Hours before envoy George Mitchell flew into Israel, Prime Minister Benjamin Netanyahu and Egyptian President Hosni Mubarak conferred in Egypt's Red Sea resort of Sharm el-Sheikh about the upcoming U.S.-mediated negotiations. Obama's peace efforts received a boost Saturday when Arab states approved four months of "proximity talks," whose expected start in March was delayed by Israel's announcement of a settlement project on occupied land near Jerusalem.

Israeli Defense Ministry strategist Amos Gilad said on Israel Radio the indirect negotiations would begin Wednesday.

It was not immediately clear when the envoy would hold talks with the Palestinian side. The executive committee of Palestinian President Mahmoud Abbas was scheduled to meet only Saturday to give the formal nod to start the negotiations.

Israeli Deputy Prime Minister Dan Meridor described indirect talks as "a strange affair" after face-to-face peace negotiations stretching back 16 years.

There have been no direct talks for the past 18 months, a period that has included Israel's Gaza war, election of a right-wing Israeli government and entrenched rule in the Gaza Strip by Hamas Islamists opposed to the U.S. peace efforts.

"REAL TALKS"

"I think it is clear to everyone that real talks are direct talks, and I don't think there is a chance of a significant breakthrough until the direct talks begin," Meridor said.

"The talks will be held. The envoy, Mitchell, will talk to us, to them. But the more we hasten to arrive at direct talks, the more we will be able to address the heart of the matter."

Nabil Abu Rdainah, a spokesman for Abbas, said the negotiations would show whether the Israeli government was serious about peace and "test the sincerity" of the Obama administration in pursuing Palestinian statehood.

"The truth is we are not in need of negotiations.
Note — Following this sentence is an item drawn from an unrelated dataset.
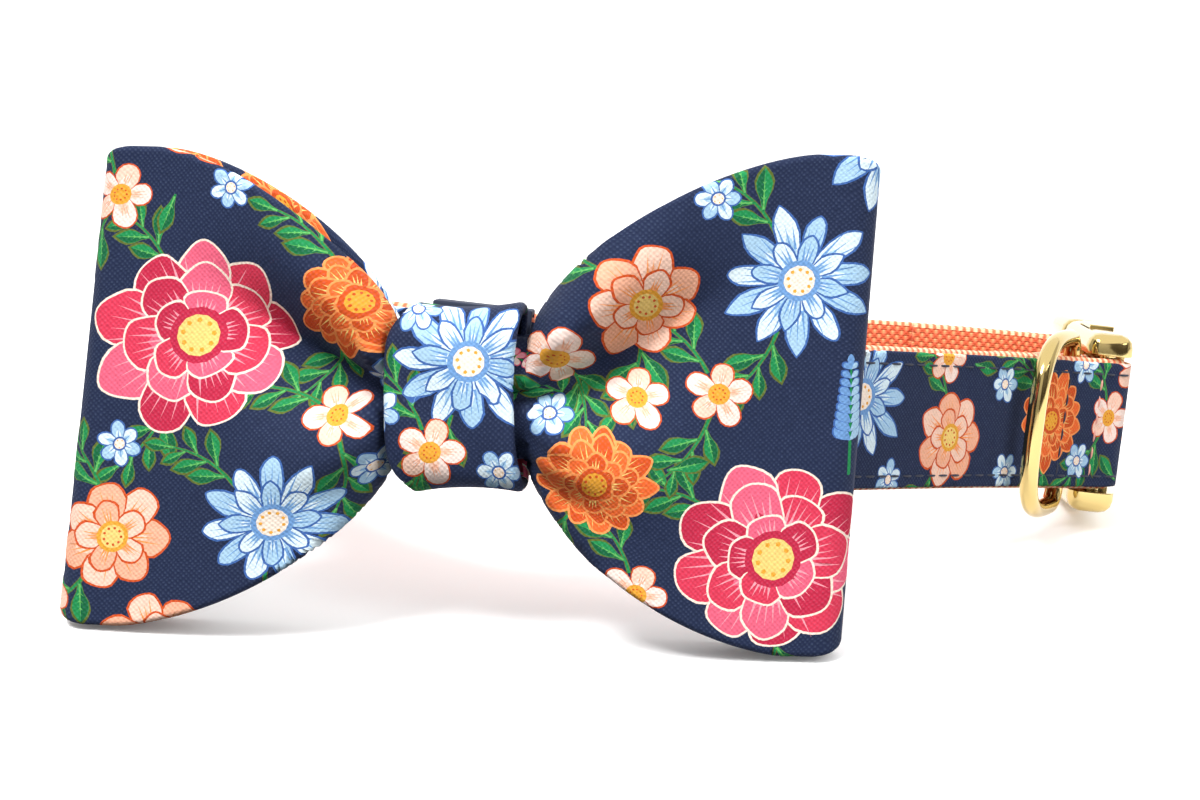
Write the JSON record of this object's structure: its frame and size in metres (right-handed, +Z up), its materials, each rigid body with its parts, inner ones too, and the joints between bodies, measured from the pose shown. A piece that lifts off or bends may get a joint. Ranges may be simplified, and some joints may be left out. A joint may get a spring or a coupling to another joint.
{
  "type": "pet bow tie collar",
  "caption": "Fastened fabric pet collar with a large bow tie, a D-ring and a side-release metal buckle.",
  "frame": {"origin": "centre of the bounding box at its bottom, on the surface the collar stands on", "axes": "+Z up; +X to the viewer's right along the front of the bow; -Y towards the viewer, so the bow faces -Y and the buckle and D-ring lie towards +X and +Y; the strap's width leans about 5 degrees from +Z as the collar rests"},
  "size_m": [0.183, 0.1566, 0.0784],
  "materials": {
    "printed_cotton": "matte plain weave cotton, navy ground with a dense floral print",
    "coral_webbing": "woven webbing, coral with lighter dots and cream edges",
    "navy_elastic": "matte plain elastic",
    "polished_gold_metal": "polished gold-coloured plating"
  },
  "bodies": {
    "collar": {"bow_loop": "printed_cotton", "knot_band": "printed_cotton", "strap_holder": "navy_elastic", "webbing_strap": "coral_webbing", "fabric_cover": "printed_cotton", "buckle_socket": "polished_gold_metal", "buckle_plug": "polished_gold_metal"},
    "d_ring": {"d_ring": "polished_gold_metal"}
  },
  "joints": [
    {"name": "ring_hinge", "type": "hinge", "parent": "collar", "child": "d_ring", "pos_m": [0.078, 0.02063, 0.02217], "axis": [0.0747, 0.0728, 0.9945], "range_deg": [-2, 105]}
  ]
}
We are in need of decisions by the Israeli government. This is the time for decisions more than it is the time for negotiations," Abu Rdainah said.

In an interview published Sunday in the Palestinian newspaper al-Ayyam, Abbas said Obama had given a commitment he would not allow "any provocative measures" by either side.

Abbas has long insisted Israel freeze Jewish settlement building before any negotiations resume, and he had rejected a temporary construction moratorium that Netanyahu ordered in the occupied West Bank last November as insufficient.

Netanyahu, who heads a pro-settler government, has pledged not to curb Israeli home construction in East Jerusalem.

But after angering Washington by announcing a 1,600-home project -- during a visit in March by Vice President Joe Biden -- Israel has not approved new homes for Jews in East Jerusalem, in what some Israeli politicians called a de facto freeze.

Israel captured East Jerusalem along with the West Bank and Gaza Strip in a 1967 war, and considers all of Jerusalem its capital, a claim that is not recognized internationally.

Palestinians want East Jerusalem as the capital of the state they intend to establish in the West Bank and Gaza Strip.